Setiap bagian kota yang direncanakan untuk jumlah penduduk tertentu dibangunkan masjid, sekolah, perpustakaan, taman, industri gandum, area komersial, tempat singgah bagi musafir, hingga pemandian umum yang terpisah antara laki-laki dan perempuan.  Bahkan pemakaman umum dan tempat pengolahan sampah juga tidak ketinggalan.  Sebagian besar warga tak perlu menempuh perjalanan jauh untuk memenuhi kebutuhan sehari-harinya serta untuk menuntut ilmu atau bekerja, karena semua dalam jangkauan perjalanan kaki yang wajar, dan semua memiliki kualitas yang standar.  Negara dengan tegas mengatur kepemilikan tanah berdasarkan syariat Islam. Tanah pribadi yang ditelantarkan lebih dari tiga tahun akan ditarik kembali oleh negara, sehingga selalu tersedia dengan cukup tanah-tanah yang dapat digunakan untuk membangun fasilitas umum.

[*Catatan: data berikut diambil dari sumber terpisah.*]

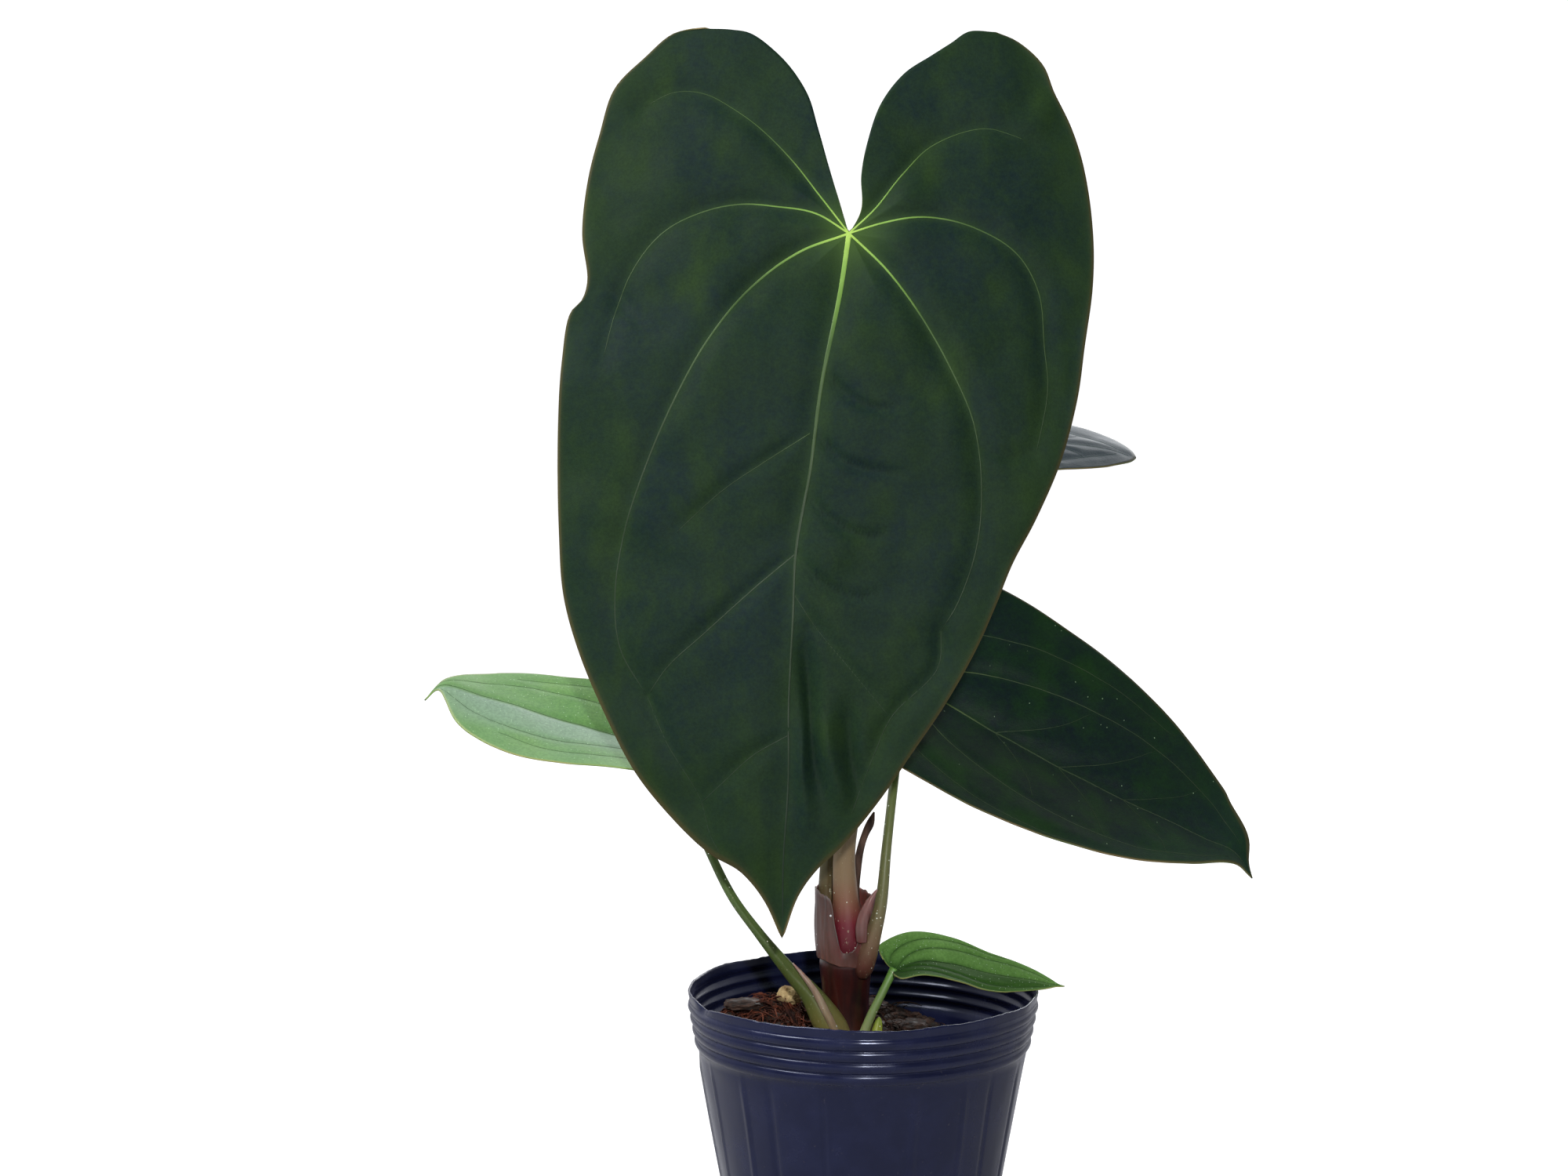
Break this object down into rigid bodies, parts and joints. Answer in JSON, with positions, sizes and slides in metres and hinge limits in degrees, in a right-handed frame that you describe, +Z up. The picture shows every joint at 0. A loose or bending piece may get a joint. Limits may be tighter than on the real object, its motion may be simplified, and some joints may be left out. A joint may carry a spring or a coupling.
{
  "type": "potted anthurium",
  "caption": "Velvet-leaved anthurium with heart-shaped blades on slender stalks, rooted in a thin ribbed nursery pot with a bark and coir mix.",
  "frame": {"origin": "centre of the pot's flat underside", "axes": "+Z up along the pot's axis, +Y away from the viewer who sees the largest blade face on, +X to that viewer's right"},
  "size_m": [0.2486, 0.1138, 0.3771],
  "materials": {
    "pot_film": "semi-gloss thin blue-black polyethylene film",
    "coir_mix": "loose damp reddish-brown coir and fine bark",
    "stem_skin": "smooth glossy dark red-brown stem skin",
    "root_skin": "matte pale corky root",
    "sheath_film": "papery translucent grey-pink membrane",
    "main_stalk_skin": "satin olive-tan stalk, crimson at its foot",
    "green_stalk_skin": "satin olive-green stalk",
    "velvet_blade": "very dark green velvet with thin pale veins",
    "right_blade": "dark blue-green satin velvet with thin olive veins",
    "back_blade": "blue-grey satin leaf with pale veins",
    "pale_blade": "pale fresh green satin leaf with dark veins",
    "fresh_blade": "bright green satin leaf with sunken veins",
    "dried_sheath": "dry papery brown",
    "young_shoot": "yellow-green waxy shoot",
    "bark": "rough damp bark",
    "pumice": "porous cream-yellow mineral",
    "perlite": "porous off-white mineral"
  },
  "bodies": {
    "root": {"back_leaf_blade": "back_blade", "back_leaf_stalk": "main_stalk_skin", "bark_chip_1": "bark", "bark_chip_2": "bark", "bark_chip_3": "bark", "bark_chip_4": "bark", "bark_chip_5": "bark", "bark_chip_6": "bark", "bark_chip_7": "bark", "basal_shoot": "young_shoot", "dried_sheath_strand": "dried_sheath", "growing_mix": "coir_mix", "left_leaf_blade": "pale_blade", "left_leaf_stalk": "green_stalk_skin", "left_stalk_flap": "sheath_film", "main_leaf_blade": "velvet_blade", "main_leaf_stalk": "main_stalk_skin", "nursery_pot": "pot_film", "perlite_grain_1": "perlite", "perlite_grain_2": "perlite", "perlite_grain_3": "perlite", "pumice_stone": "pumice", "right_leaf_blade": "right_blade", "right_leaf_stalk": "green_stalk_skin", "right_stalk_flap": "sheath_film", "root_1": "root_skin", "root_2": "root_skin", "root_3": "root_skin", "root_4": "root_skin", "root_5": "root_skin", "root_6": "root_skin", "small_leaf_blade": "fresh_blade", "small_leaf_stalk": "green_stalk_skin", "stem": "stem_skin", "stem_sheath": "sheath_film"}
  },
  "joints": []
}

Namun perencanaan kota juga memperhatikan aspek pertahanan terhadap ancaman serangan.  Ada empat benteng yang mengelilingi Baghad, masing-masing diberi nama Kufah, Basrah, Khurasan dan Damaskus, sesuai dengan arah gerbang untuk perjalanan menuju kota-kota tersebut.  Setiap gerbang memiliki pintu rangkap yang terbuat dari besi tebal, yang memerlukan beberapa lelaki dewasa untuk membukanya.

Tak heran bahwa kemudian Baghdad dengan cepat menutupi kemegahan Ctesiphon, ibu kota Kekaisaran Persia yang terletak 30 Kilometer di tenggara Baghdad, yang telah dikalahkan pada perang al-Qadisiyah pada tahun 637.  Baghdad meraih zaman keemasannya saat era Harun al Rasyid pada awal abad 9 M.

Kejayaan Baghdad baru surut pasca serangan tentara Tartar pada tahun 1258 M, yang terjadi setelah ada pengkhianatan di antara pejabat Khilafah.  Serangan ini berakibat terbantainya sekitar 1,6 juta penduduk Baghdad dan musnahnya khazanah ilmu yang luar biasa setelah buku-buku di perpustakaan Baghdad dibuang ke sungai Tigris, sampai airnya menghitam.